Jérôme Ferrari adore la photo. « J’en fais un peu, moi, mais mal. J’essaie d’en faire un peu, depuis une dizaine d’années. »
Il s’est d’ailleurs inspiré de plusieurs photographies réelles pour écrire À son image.
« Toutes les photos prises par Antonia sont évidemment fictives. Elles n’existent pas – ce sont des photos que j’ai imaginées.

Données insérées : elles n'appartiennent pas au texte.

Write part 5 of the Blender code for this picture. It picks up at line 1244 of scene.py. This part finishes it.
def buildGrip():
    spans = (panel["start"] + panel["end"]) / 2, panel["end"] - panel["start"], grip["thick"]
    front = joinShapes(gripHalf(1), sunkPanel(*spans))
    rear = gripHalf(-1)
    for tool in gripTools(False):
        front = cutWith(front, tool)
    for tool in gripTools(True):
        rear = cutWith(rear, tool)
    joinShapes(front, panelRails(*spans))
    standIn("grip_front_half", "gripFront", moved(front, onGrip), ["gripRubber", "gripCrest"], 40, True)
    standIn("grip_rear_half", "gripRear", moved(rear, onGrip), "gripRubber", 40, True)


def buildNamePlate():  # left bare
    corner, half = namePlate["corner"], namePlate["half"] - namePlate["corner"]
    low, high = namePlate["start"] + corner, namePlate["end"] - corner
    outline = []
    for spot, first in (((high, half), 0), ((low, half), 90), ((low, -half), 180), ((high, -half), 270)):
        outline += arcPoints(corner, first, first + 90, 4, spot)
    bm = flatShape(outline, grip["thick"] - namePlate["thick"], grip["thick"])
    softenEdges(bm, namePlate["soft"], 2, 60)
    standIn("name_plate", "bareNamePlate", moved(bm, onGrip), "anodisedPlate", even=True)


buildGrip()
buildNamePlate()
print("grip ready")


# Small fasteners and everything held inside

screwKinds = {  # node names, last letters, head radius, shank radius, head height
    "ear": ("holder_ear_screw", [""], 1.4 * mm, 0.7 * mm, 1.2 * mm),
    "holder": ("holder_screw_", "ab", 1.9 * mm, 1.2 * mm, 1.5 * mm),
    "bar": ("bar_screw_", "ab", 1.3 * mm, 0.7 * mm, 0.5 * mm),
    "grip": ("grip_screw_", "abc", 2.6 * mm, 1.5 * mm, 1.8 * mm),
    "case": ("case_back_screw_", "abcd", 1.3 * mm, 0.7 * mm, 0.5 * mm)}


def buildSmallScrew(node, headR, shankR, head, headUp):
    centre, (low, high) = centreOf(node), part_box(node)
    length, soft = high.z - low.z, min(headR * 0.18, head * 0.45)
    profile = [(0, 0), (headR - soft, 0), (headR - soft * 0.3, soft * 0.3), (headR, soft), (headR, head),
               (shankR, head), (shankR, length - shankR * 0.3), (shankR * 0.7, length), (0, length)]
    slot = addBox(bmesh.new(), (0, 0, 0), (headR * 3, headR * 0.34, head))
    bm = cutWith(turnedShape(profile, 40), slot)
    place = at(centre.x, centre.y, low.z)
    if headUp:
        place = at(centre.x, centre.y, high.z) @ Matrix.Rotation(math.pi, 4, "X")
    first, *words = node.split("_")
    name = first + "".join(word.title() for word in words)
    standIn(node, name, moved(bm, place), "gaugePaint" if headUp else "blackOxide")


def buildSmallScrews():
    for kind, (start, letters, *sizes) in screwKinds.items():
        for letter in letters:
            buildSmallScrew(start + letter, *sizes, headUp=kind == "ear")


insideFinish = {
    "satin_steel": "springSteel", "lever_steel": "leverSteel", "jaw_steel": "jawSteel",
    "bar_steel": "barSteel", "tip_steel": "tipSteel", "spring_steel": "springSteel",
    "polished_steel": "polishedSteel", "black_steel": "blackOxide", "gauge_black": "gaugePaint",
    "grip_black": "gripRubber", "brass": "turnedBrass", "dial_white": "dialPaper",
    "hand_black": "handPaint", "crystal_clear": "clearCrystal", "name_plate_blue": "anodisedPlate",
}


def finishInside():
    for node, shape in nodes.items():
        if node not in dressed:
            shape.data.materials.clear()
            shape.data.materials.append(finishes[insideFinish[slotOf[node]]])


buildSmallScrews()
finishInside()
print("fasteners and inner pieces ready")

Par contre, toutes les photos de guerre qui sont citées dans le roman sont réelles, que je connais et que j’ai vues. »
QUESTIONNEMENTS RELIGIEUX
Jérôme Ferrari explore également la religion, la spiritualité, à travers les questionnements du parrain d’Antonia, bouleversé par la mort de la jeune femme.
« Je ne suis pas croyant, mais j’ai toujours été très intéressé par l’expérience de la foi. (...) Dans beaucoup de passages de textes sacrés, il y a des côtés ambigus qui m’ont toujours beaucoup touché. Je voulais faire un personnage d’homme croyant, et lui rendre justice dans sa croyance, mais avec ses doutes et ses faiblesses. »
CHANTS POLYPHONIQUES
Jérôme Ferrari ajoute également une autre dimension à son roman en faisant référence aux chants polyphoniques, musiques sacrées spécifiques à la Corse.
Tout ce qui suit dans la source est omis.